LGPSGeorge Osborne this week announced that he wants to see Local Government Pension Scheme investments pooled on a regional basis – an approach immediately questioned by leading figures in the sector.

Speaking to the Conservative Party conference in Manchester this week, Osborne seemed to partially pre-empt the outcome of the forthcoming consultation on LGPS pooling by backing the creation of regional pools.

He branded the pools “British Wealth Funds” and said they would help increase the sums invested by LGPS funds in domestic infrastructure projects.

“At the moment, we have 89 different local government pension funds with 89 sets of fees and costs. It’s expensive and they invest little or nothing in our infrastructure.” he said.
“So I can tell you today we’re going to work with councils to create, instead, half a dozen British Wealth Funds spread across the country.

“It will save hundreds of millions in costs, and crucially they’ll invest billions in the infrastructure of their regions.”

Nick Greenwood, pension fund manager at The Royal County of Berkshire Pension Fund, told Room151: “It is disappointing that the chancellor has apparently announced the outcome of the consultation before it is launched.

“I am not sure that a regional approach is the right one, as there is a risk that poor performance in one pool could lead to contribution increases that impact council tax across a whole region.”

Mike Jensen, chief investment officer of Lancashire County Pension Fund, said: “The suggestion that this should be regional is a bit odd, given the concentration of the bigger funds in the North and West Midlands, but the idea is obviously in tune with our thinking, hence our joint venture with London.”

But Linda Selman, head of local government investment at pensions investment consultancy Hymans Robertson, said the chancellor’s position may be more flexible than it first appeared. “Our understanding is that while there is a preference from government for regional pools, this is not set in stone.
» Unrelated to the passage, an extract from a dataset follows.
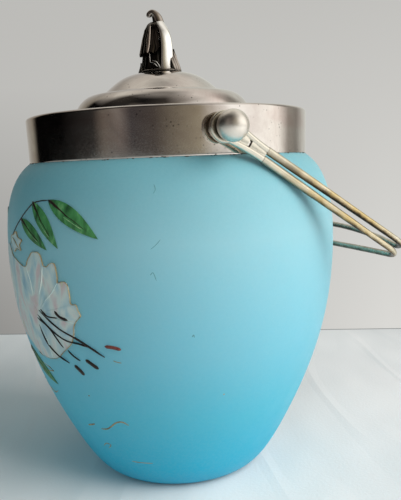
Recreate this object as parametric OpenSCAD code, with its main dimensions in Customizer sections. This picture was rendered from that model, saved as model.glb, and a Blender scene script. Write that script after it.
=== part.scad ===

If there are other ways to make savings then they are still on the table,” she said.

A spokesperson for the Conservative Party confirmed that the chancellor’s announcement was not prescriptive, and that the size and shape of the pools was only “rough”.

Selman said that LGPS funds currently have around 1% of around £200m of investments in infrastructure. Raising that to around 10% to match some foreign pension funds would bring in a maximum of an extra £20bn to the sector.

“Dividing that between six or more regional pools may make it slightly less easy to achieve diversification of investment – a national infrastructure pool may provide more opportunities and could still sit alongside regional arrangements,” she said.

Greenwood warned that the ability of individual funds to set their own investment strategies and asset allocations could be eroded under the proposed new arrangements.

“Unless competitive tension is created there will be an inevitable move to lacklustre performance due to index tracking and similar asset allocation for everyone.”

Competition could be created, he said, by the publication of cost and performance league tables and the ability for funds to move between pools.

The Conservative Party spokesperson said there will be no compulsion for funds to invest in infrastructure.

Jeff Huston, head of pensions at the Local Government Association, said that the chancellor had “seen the appetite large pension funds in the US and Canada have for infrastructure and wants to create the same sort of environment here”.

However, he said Osborne’s branding of the new pools as wealth funds was “unfortunate as their primary purpose remains the payment of pensions not investment in any particular asset class”.

UNISON general secretary Dave Prentis said: “The chancellor shouldn’t use our pension funds as a convenient way of making up for the infrastructure investment that no longer happens. Nor should they be used as replacement capital for the government’s privatisation programmes.

“PFI has been a disaster for both the pension funds investing in it and the public authorities who are now having to pick up the costs. Yet another abuse of our members’ pension funds cannot be allowed to happen.”